Just to explain: Philip Wilson is the real director of Noises Off, actor David Leonard is playing the role of a director in the comedy.

All a little strange for real direc- tor Wilson? “Not at all”, he says, “not when you are dealing with someone as lovely as David . . .”

Although the play opens at the Liverpool Playhouse tonight, rehearsals were taking place in a workshop at the Liverpool Everyman.

The reason for this is Noises Off is a fiendishly difficult comedy to stage and, with the set still being built at the Playhouse when we met, the cast had gone to the workshop where a replica had been constructed to practice on.

It was not as posh as the proper set designed by Mike Britten – all plywood and doors with room titles scribbled on them. The doors play an important part in the comedy.

One of Frayn’s best-loved comedies – the American critic Frank Rich described Noises Off as “the funniest play written in my lifetime” – the three-act comedy is set around a touring theatre company’s production of a farce titled Nothing On.

In the first act we watch a dress rehearsal of the first act of the fictional farce, while the second takes us backstage during a performance of the same act and the third is the same act seen at the end of a run when chaos is taking over.

What makes it work is that the actors performing Nothing On are not only making mistakes, but their backstage carrying-on with each other is also having its effect.

Real director Wilson says he is nothing like the fictional director in the play. “I like to think I am a very calm individual and Lloyd Dallas, the director in the play, gets very frustrated. Things are not going well, the actors have not learned their lines or moves.”

Leonard, who has actually directed once (The Importance of Being Earnest a year ago), likes to think he does not behave like Lloyd Dallas, either.

“I have to be careful as actors in the past say they have based performances on certain directors. But I think Michael Frayn has drawn an archetypal director, the sort you only see in films – fiery, bad-tempered, a bit annoying and Oxbridge-educated. When he left university, he probably thought things were going to happen but they have not taken off. He has spent years doing things like directing Shakespeare in the park or plays in Turkey.”

It is unusual to know so much about a character, but the Playhouse programme will include biographies of the fictional performers involved in Nothing On.

These include TV sitcom star Dolly (confusingly played by real sitcom actress Geraldine McNuly from My Hero), a drunken old trouper, nice but dumb Brooke and a host of other theatrical “types”.

“The programme notes for Nothing On suggest some connection between the actors, so in some ways the recipe disaster is there,” says Wilson.

For Wilson, the biggest challenge has been getting his cast to actually make mistakes. “The usual rehearsal process leads to a time when people do know their lines and everything works on time. But my company has to learn not only to get to that point and supposedly still be making mistakes, but remembering to make those mistakes!”

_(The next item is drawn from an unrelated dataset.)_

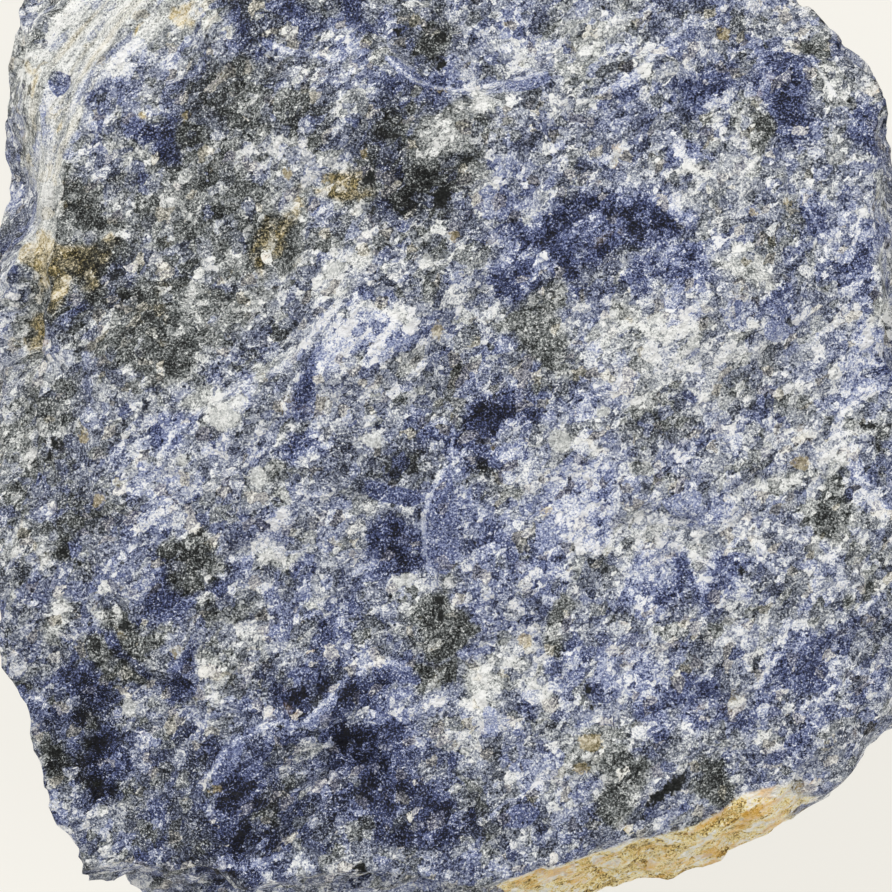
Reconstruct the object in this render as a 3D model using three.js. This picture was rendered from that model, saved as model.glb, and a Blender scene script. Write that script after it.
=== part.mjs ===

It is doubly difficult for actors to do something incorrectly – on time, he points out. “There is a real pre- cision the company has to achieve, the play is technical and very physical, very demanding. There are many things the audience won't see to achieve this chaos.”

Leonard will be as energetic as anyone else – and wearing spectacles. “They are always a useful prop,” he says. “You can take them off when exasperated and peer at people through them.”

The fictional farce, says Leonard, is typical of the trouser-dropping type in which a young man takes a young lady to a house that is not his for “an afternoon of enjoyment”. But the housekeeper he thought was out isn't and the couple who own the house make an unexpected return.

It sounds funny but, alas, we only ever see the first act.

But, as Leonard explains, the play is about two farces, the one on stage and the other backstage. Asked to describe farce, he says it is “highly physical, mathematical, very energetic and usually done to a formula.”

Frayn’s farce is certainly that.

NOISES Off opens with previews at the Liverpool Playhouse tonight and runs until June 30.